A fanny pack is "not something I would ever think about or talk about," says designer Reed Krakoff. This, despite the fact that the utilitarian leather "apron wraps" shown at his spring 2011 fashion show in September seemed "fanny-pack-like" according to Women's Wear Daily. Mr. Krakoff—who has driven more than a few bag trends in his other role as creative director at Coach Inc.—says his eponymous packs are "inspired by a functional aspect of something but less about actually carrying something." Indeed, most have no pockets.
That sense of fashion whimsy piqued the curiosity of Beth Buccini, co-owner of the influential New York boutique Kirna Zabête. Last summer, while browsing photographs on the Internet, Ms. Buccini became intrigued by an image of an attractive young woman sporting a fanny pack at the Coachella music festival. She turned to her business partner, Sarah Easley, and said: "It's time."
Ms. Buccini emailed Ms. Im-Propp, the handbag designer, to ask if she would be interested in designing a "frilly fancy fanny pack " for the high-end retailer to sell exclusively on Fashion's Night Out, the Vogue-sanctioned Manhattan shopping event that coincides with the autumn New York Fashion Week.
Dreaming up a wave-like design and a belt that fastens in the front or back, Ms. Im-Propp named the style the "Rise belt bag." After it sold out at the Kirna Zabête event last September, she created more versions for her own spring and fall collections.
Celebrities, increasingly keen to emphasize lower-body curves, have been early adopters. Singer Rihanna was captured by paparazzi while wearing a Louis Vuitton fanny pack on a trip to London in late 2009. Ciara, in her "Gimmie Dat" video, pairs stripper heels and a leather bustier with a giant red fanny pack that spells the word "FLY."
Belted satchels have adorned the waists of men and women for centuries. The Greeks attached small animal-hide bags containing coins to their belts. Crusaders wore "alms bags" pinned to girdles fastened around their midriffs, a convenient way to distribute money to the poor.
In the mid-20th century, the fanny pack—then worn with the bag to the rear—emerged as a popular sporting accessory among American skiers and bikers. The pouch was adopted by cautious New Yorkers in the 1970s, "when mugging was a significant threat" recalls Simon Doonan, creative ambassador-at-large at Barneys. That's when the pack rotated 180 degrees, to the front of the body.

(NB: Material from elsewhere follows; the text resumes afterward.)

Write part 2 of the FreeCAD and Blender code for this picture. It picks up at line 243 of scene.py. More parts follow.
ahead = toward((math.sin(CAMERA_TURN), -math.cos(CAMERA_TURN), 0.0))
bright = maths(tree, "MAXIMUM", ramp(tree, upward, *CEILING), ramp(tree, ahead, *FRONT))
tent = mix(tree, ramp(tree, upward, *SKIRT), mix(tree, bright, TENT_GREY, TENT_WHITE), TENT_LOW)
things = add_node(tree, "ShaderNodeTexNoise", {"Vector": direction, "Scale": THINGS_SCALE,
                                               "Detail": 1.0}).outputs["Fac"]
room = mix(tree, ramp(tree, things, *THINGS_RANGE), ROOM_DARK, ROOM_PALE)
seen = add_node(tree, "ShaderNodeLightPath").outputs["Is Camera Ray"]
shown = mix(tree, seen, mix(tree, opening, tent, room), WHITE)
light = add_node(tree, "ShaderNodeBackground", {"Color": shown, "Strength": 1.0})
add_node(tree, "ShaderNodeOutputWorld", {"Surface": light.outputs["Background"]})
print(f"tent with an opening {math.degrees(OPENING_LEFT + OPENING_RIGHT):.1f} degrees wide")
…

The look enjoyed a fleeting moment of fabulousness in the late 1980s when Chanel featured a quilted version on the runway, but soon thereafter it was relegated to the status of TV gag. On an early episode of "Seinfeld," Jerry Seinfeld points to George Costanza's fanny pack and says that it "looks like your belt is digesting a small animal."
Louis Vuitton helped reignite the fanny-pack fad last year after putting new styles on the runway. Hermès gave the trend a luxury lift with its slender $4,675 "Kelly Bandeau," set to arrive in stores for spring.

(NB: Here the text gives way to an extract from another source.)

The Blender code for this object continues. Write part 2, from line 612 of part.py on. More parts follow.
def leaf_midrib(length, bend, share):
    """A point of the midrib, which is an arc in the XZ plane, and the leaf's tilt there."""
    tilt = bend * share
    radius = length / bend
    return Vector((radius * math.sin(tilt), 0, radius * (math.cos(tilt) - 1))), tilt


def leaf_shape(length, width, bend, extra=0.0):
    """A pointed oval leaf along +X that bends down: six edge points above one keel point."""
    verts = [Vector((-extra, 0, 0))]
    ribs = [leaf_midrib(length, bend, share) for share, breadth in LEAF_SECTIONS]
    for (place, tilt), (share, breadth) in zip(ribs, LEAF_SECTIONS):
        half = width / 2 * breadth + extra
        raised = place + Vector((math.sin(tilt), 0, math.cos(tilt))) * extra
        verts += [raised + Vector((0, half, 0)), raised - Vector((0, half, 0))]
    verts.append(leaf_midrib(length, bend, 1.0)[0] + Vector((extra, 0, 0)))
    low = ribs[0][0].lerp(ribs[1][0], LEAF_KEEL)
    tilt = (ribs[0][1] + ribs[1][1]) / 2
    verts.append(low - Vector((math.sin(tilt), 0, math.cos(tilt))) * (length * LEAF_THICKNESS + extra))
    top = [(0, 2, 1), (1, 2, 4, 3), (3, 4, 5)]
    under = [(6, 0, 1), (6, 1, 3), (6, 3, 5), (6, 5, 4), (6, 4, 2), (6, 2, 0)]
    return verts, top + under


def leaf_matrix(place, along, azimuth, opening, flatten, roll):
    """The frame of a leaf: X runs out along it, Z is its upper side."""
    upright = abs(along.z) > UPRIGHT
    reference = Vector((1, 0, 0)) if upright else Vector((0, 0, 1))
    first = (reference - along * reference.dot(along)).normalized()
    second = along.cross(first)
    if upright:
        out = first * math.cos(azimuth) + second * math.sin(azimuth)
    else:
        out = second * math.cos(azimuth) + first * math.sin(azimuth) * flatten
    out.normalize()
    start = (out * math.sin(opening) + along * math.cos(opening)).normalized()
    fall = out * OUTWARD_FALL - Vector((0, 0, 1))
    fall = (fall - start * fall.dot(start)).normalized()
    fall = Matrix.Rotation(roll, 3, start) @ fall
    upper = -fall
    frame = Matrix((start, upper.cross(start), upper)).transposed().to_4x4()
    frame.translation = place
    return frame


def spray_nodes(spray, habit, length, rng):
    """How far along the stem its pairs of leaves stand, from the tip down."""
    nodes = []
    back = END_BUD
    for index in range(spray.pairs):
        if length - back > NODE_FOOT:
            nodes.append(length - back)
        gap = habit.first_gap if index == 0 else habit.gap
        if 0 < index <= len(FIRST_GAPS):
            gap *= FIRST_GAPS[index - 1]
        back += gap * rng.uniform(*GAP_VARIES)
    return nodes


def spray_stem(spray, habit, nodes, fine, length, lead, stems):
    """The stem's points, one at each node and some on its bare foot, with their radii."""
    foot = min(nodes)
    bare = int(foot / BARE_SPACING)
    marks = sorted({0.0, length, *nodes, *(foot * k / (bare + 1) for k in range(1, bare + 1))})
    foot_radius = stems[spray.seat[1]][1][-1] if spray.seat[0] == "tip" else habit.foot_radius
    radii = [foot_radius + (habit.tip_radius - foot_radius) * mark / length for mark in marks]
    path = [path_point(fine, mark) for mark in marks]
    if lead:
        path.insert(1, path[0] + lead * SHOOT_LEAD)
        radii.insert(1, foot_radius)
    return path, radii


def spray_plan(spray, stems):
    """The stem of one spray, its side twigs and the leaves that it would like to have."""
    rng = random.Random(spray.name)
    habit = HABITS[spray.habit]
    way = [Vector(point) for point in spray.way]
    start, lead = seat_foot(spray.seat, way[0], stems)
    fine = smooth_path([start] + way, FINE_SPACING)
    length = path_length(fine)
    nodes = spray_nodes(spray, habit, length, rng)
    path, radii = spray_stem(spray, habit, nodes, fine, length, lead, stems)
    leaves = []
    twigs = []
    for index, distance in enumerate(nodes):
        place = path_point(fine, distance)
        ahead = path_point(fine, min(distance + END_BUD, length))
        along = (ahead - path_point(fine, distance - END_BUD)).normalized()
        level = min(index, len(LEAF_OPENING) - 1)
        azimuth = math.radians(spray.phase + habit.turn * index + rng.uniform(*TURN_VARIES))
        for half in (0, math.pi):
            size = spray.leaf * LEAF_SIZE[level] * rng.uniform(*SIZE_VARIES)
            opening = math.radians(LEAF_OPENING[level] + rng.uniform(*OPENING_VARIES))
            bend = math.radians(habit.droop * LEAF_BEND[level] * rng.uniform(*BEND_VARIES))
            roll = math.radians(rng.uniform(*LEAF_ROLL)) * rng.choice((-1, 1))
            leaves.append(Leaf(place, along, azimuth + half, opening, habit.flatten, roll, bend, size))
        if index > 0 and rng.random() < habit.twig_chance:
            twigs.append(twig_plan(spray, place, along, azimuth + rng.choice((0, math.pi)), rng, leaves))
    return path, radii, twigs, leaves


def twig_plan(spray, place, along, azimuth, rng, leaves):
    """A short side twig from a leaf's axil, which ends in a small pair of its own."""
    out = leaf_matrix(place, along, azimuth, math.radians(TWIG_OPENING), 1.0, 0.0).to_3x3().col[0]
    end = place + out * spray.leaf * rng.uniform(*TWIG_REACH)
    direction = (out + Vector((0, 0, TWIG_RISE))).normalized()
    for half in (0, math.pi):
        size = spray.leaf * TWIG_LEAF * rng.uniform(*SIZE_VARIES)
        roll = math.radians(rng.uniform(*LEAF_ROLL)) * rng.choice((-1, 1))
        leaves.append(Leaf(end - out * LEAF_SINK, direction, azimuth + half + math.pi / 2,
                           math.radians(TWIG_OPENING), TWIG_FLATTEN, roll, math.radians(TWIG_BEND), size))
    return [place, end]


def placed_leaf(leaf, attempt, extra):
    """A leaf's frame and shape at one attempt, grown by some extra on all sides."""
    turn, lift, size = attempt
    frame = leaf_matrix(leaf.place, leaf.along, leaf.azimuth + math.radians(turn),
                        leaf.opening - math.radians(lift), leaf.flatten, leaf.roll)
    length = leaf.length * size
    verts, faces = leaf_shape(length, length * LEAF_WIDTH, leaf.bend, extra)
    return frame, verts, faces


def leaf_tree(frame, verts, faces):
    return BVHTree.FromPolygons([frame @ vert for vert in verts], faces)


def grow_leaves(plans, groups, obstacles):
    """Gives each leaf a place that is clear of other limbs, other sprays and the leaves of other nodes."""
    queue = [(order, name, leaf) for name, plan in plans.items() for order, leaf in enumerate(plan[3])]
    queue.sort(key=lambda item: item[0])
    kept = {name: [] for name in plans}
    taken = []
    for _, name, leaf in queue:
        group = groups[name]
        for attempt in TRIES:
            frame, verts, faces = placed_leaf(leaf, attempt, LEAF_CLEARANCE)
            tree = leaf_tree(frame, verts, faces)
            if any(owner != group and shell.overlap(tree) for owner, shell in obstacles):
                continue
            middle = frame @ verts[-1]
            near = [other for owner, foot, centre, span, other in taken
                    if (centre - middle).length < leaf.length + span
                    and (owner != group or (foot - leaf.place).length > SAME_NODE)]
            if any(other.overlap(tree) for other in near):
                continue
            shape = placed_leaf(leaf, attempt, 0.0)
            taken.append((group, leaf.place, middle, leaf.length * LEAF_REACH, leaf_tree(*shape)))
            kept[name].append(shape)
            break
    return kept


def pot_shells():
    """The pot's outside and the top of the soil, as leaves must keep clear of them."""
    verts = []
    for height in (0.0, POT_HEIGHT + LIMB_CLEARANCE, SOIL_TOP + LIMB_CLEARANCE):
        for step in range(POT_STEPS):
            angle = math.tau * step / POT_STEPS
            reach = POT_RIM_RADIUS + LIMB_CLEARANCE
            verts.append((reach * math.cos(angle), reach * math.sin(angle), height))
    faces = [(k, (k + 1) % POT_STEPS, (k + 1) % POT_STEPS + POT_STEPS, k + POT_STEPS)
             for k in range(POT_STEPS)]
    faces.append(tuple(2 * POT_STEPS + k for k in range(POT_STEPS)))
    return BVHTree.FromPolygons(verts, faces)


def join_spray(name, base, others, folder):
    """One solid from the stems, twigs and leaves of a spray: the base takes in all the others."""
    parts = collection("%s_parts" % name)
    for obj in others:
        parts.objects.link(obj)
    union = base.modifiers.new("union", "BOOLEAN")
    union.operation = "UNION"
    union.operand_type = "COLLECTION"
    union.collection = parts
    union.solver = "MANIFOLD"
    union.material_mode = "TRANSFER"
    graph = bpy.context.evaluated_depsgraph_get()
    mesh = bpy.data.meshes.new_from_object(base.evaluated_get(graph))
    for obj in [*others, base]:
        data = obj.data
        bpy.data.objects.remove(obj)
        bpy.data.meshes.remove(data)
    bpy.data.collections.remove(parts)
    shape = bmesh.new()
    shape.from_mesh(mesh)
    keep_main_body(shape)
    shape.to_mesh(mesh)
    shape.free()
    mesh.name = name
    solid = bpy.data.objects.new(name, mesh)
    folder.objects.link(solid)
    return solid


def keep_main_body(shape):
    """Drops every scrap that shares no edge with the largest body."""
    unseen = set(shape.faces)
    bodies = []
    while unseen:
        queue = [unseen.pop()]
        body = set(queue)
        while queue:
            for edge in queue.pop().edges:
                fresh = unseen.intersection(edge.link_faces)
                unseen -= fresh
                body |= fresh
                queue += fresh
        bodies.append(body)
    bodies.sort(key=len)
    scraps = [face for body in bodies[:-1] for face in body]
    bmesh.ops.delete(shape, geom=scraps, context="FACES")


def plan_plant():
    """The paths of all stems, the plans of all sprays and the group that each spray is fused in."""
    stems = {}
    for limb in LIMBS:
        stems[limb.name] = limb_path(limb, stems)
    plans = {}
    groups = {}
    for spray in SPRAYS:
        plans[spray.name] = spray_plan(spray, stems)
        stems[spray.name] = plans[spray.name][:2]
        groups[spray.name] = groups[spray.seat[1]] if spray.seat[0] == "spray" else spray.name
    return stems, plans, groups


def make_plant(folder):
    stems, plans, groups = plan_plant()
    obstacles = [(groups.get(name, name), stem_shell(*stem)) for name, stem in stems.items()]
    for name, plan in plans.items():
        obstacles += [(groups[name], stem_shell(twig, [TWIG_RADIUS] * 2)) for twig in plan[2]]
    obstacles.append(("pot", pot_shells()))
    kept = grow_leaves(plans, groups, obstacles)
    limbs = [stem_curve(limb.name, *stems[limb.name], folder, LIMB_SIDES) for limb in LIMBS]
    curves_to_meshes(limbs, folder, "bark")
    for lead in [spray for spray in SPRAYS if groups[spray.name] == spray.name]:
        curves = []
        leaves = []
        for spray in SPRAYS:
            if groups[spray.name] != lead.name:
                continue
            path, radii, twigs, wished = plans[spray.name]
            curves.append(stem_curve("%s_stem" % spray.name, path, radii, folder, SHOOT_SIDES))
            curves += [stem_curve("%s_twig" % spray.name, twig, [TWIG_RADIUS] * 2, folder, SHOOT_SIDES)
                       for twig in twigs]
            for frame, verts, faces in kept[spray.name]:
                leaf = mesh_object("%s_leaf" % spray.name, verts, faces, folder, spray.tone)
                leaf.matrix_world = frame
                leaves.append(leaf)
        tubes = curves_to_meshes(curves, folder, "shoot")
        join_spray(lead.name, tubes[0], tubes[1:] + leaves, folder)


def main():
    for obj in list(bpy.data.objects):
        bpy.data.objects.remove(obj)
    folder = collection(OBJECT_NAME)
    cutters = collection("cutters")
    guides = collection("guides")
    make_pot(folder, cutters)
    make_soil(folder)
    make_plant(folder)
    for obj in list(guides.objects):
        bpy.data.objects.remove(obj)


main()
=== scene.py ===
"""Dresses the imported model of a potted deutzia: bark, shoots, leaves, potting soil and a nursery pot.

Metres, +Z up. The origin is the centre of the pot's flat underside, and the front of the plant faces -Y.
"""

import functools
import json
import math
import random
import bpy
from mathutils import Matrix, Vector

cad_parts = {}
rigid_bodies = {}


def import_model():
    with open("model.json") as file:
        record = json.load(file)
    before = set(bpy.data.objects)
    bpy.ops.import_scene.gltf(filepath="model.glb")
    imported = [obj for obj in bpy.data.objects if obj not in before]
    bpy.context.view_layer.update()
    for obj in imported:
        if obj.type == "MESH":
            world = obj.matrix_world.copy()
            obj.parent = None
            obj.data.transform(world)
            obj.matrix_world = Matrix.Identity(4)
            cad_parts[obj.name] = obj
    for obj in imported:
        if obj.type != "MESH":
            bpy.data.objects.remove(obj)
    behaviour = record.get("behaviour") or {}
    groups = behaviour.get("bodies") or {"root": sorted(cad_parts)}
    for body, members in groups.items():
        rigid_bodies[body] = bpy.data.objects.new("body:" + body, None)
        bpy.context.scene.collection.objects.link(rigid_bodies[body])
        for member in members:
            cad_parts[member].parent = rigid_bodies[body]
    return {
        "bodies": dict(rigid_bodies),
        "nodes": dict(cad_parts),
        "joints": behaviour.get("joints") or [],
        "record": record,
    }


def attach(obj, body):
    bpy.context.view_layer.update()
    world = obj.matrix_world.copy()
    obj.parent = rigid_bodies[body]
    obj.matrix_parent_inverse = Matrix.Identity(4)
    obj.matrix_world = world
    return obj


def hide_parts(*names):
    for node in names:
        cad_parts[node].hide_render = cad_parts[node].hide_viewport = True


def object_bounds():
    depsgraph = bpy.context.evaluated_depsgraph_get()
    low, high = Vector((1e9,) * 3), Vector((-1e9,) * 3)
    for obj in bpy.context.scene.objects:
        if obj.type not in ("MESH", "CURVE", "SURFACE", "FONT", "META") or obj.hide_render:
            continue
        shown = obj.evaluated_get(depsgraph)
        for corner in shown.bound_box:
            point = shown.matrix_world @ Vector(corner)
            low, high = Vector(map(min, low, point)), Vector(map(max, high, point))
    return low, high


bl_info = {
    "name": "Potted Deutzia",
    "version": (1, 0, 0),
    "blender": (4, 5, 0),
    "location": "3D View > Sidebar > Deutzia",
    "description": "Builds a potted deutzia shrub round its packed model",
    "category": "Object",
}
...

Some international designers have a cultural reason to back away from the word "fanny." Innocuous slang for the gluteus maximus in the U.S., the word is an obscenity in the U.K. and Australia, where it refers to female genitalia. In those countries, fanny packs are typically known as a "bum bags." The French call the style "le sac banane," a mocking reference to the banana shape of the pouch.

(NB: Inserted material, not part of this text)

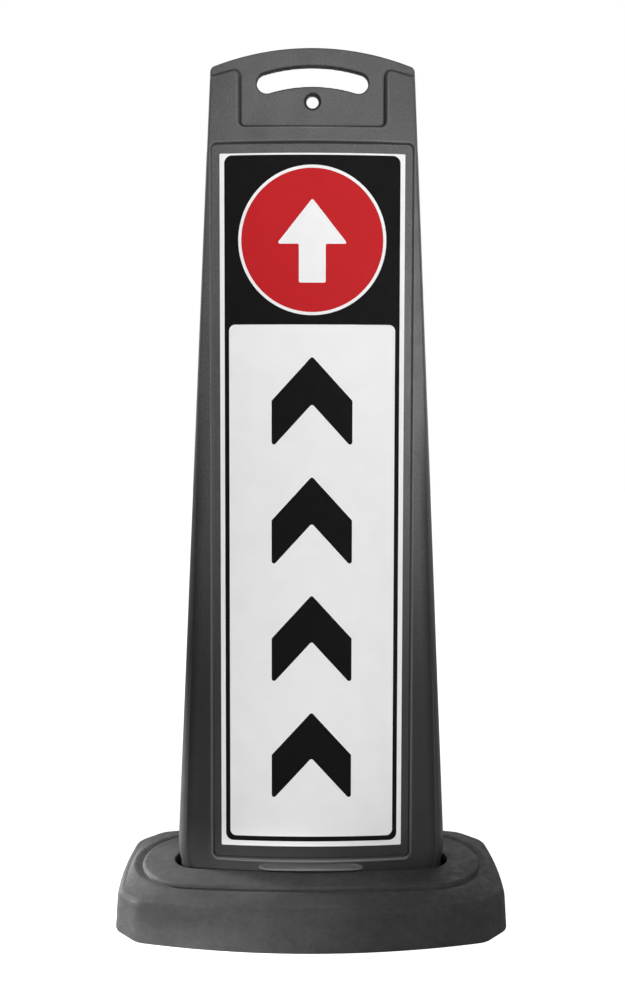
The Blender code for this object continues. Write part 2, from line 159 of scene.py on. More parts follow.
# Rubber base
BASE_EDGE_HEIGHT = 0.0525
BASE_CROWN = 0.0054
BASE_CROWN_SWELL = 0.35
BASE_EDGE_ROUND = 0.009
BASE_EDGE_ROUND_EXTRA = 0.006
BASE_EDGE_LEAN = 0.003
BASE_SOFT_REACH = 0.13
BASE_DRAFT = 0.0028
BASE_END_LAND = 0.029
BASE_SIDE_LAND = 0.05349
BASE_BOW_RADIUS = 0.89
BASE_END_BOW_RADIUS = 0.75
BASE_CHAMFER = 0.037
BASE_CORNER = 0.030
BASE_CORNER_SHRINK = 0.4
BASE_CORNER_LEAST = 0.004
BASE_FOOT_ROUND = 0.001
BASE_UNDERSIDE = 0.006
PAD_WIDTH = 0.0437
PAD_STEP = 0.0025
PAD_GROOVE_WIDTH = 0.0120
PAD_GROOVE_DEPTH = 0.0027
PAD_EDGE_ROUND = 0.0044
SLEEVE_END_CLEARANCE = 0.0033
SLEEVE_SIDE_CLEARANCE = 0.0032
SLEEVE_BOW_RADIUS = 1.70
SLEEVE_END_ROUND = 0.034
SLEEVE_RIM_ROUND = 0.0017
LIP_CLEARANCE = 0.0007
LIP_BOW_RADIUS = 1.12
SLEEVE_LIP = 0.012
SLEEVE_RELIEF = 0.003
FLANGE_CLEARANCE = 0.003
SEAT_GAP = 0.0003

# Slow unevenness of the rubber: pairs of how fine and how deep it is, and the heights over which it sets in
RUBBER_WAVES = ((14, 0.00028), (55, 0.00010))
WAVE_START = 0.004
WAVE_FADE = 0.01

# Heights above the ground
pad_top = BASE_EDGE_HEIGHT + BASE_CROWN + PAD_STEP
ridge_lip = pad_top + RIDGE_PLAY
ridge_top = ridge_lip + RIDGE_HEIGHT
recess_bottom = ridge_top + RIDGE_LAND
sheet_bottom = recess_bottom + RECESS_FOOT_MARGIN
sheet_top = sheet_bottom + SHEET_HEIGHT
recess_top = sheet_top + RECESS_HEAD_MARGIN
grip_bottom = recess_top + HEAD_BAND
hole_height = grip_bottom + HOLE_RISE
slot_bottom = hole_height + HOLE_TO_SLOT
crest = slot_bottom + SLOT_HEIGHT + GRIP_BAR

recess_half_width = SHEET_WIDTH / 2 + RECESS_SIDE_MARGIN
grip_half_depth = GRIP_THICKNESS / 2
slot_centre = slot_bottom + SLOT_HEIGHT / 2 - SLOT_ARC_RADIUS
slot_reach = math.asin(SLOT_END_OFFSET / SLOT_ARC_RADIUS)


# Shape of the panel, as functions of the place on it

def half_width(z):
    return recess_half_width + SIDE_BORDER + SIDE_TAPER * (recess_top - z)


def half_depth(z):
    return HALF_DEPTH_HEAD + FACE_TAPER * (crest - z)


def face_depth(x, z):
    return half_depth(z) - x * x / (2 * FACE_RADIUS)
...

Despite the lampooning, the usefulness of the item has never eluded true believers.
Bernadette Connor, a 33-year-old attorney in Seattle, credits her fanny pack with freeing her from the tyranny of large handbags. Her last bag, which she says "was the size of a Labrador puppy," was too cumbersome to carry on her bike, inspiring her to downsize to a black LeSportsac nylon fanny pack.
In Los Angeles, 30-year-old fashion designer Lizz Wasserman says she rotates her wardrobe of 20 different fanny packs because they are simply the most convenient way she can think of to carry stuff.
"If you go out dancing, a fanny pack is very necessary," she says. "Especially if you don't want other people dancing with you."